You can also use Anthropic’s scheduling infrastructure directly via the “/schedule” command in Claude Code as well as in the Claude app.
OpenAI has automations available in the Codex app. You can prompt GPT-5.5 from a chat to set up schedules for any work you want to automate.
Of course, you can always write your own agent loops, or get the agents to write the loops for you.
The caveats of loop engineering
Infrastructure is infrastructure – it still needs to be created, documented and maintained. On top of that, loop engineering gives you the opportunity to wake up to immense invoices or at least exhausted subscriptions. There are ways around this.
We don’t just mean setting limits. We mean exploring alternative providers to OpenAI and Anthropic, if your product/vertical/nation allows it. The last few months have seen increasingly effective open weight models becoming available. They are much cheaper than Opus and GPT-5.5, and are being served by multiple neo-clouds, and available via OpenRouter.
Your entire loop doesn’t need to run on these models. You can have your Opus/GPT-5.5 agents delegate the legwork to agents running on these cheaper models. All it takes is a little more set up and a little more testing for permanent cost decreases.
And, if your organisation is technically proficient and likes a challenge, you can investigate running models locally for parts of your workflow. Agents promise to do a lot and they will do it by burning compute. So owning the compute and being able to burn tokens 24/7 to update that documentation, clean up that code, etc, might be what makes them viable for you.
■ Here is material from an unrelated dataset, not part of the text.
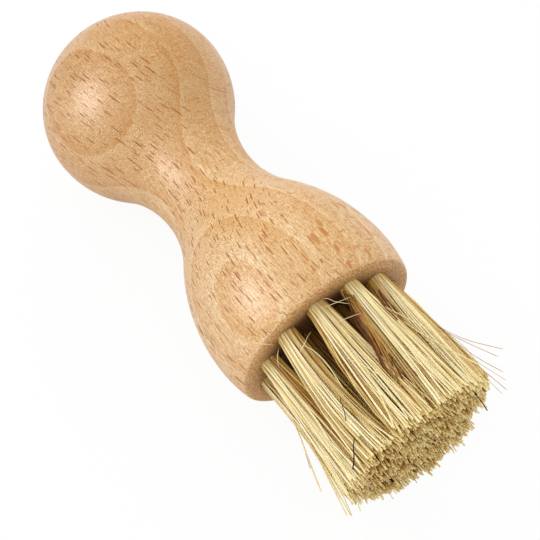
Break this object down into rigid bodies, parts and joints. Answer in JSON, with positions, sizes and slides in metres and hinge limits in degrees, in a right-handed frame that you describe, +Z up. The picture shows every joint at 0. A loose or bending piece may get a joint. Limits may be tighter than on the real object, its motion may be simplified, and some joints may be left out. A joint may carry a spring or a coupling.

The human cost of loop engineering
When you can launch hundreds of agents at the click of a mouse the human becomes the bottleneck and, because agents are imperfect and the world is messy so escalation to humans is common, the workload can become inhumane. And once the workload becomes more than what a person can diligently attend to, slop begins to accumulate, and once it accumulates it becomes load bearing.
So the only strategy here is to scale the number of agents to match the humane review rate. Scaling beyond this rate will lead to dropping standards, not to mention miserable team members looking for better options. And letting agents work ahead of reviews means burning tokens on code that suddenly needs to be rewritten because agents made and propagated mistakes or poor decisions about architecture.
Do you have loops worth engineering?
Loop engineering is really about asking two questions. The first is “Where are we wasting the time and intelligence of a human in X% of the cases?”. Do you need a human to implement and test a 15 line code fix? Do you need a human to triage emails?
The second question is “What automated improvements/optimisations will pay dividends for us?”.
Once you have answers to either of those questions, it is often just a matter of asking an agent to implement a prototype of the solution and growing from there.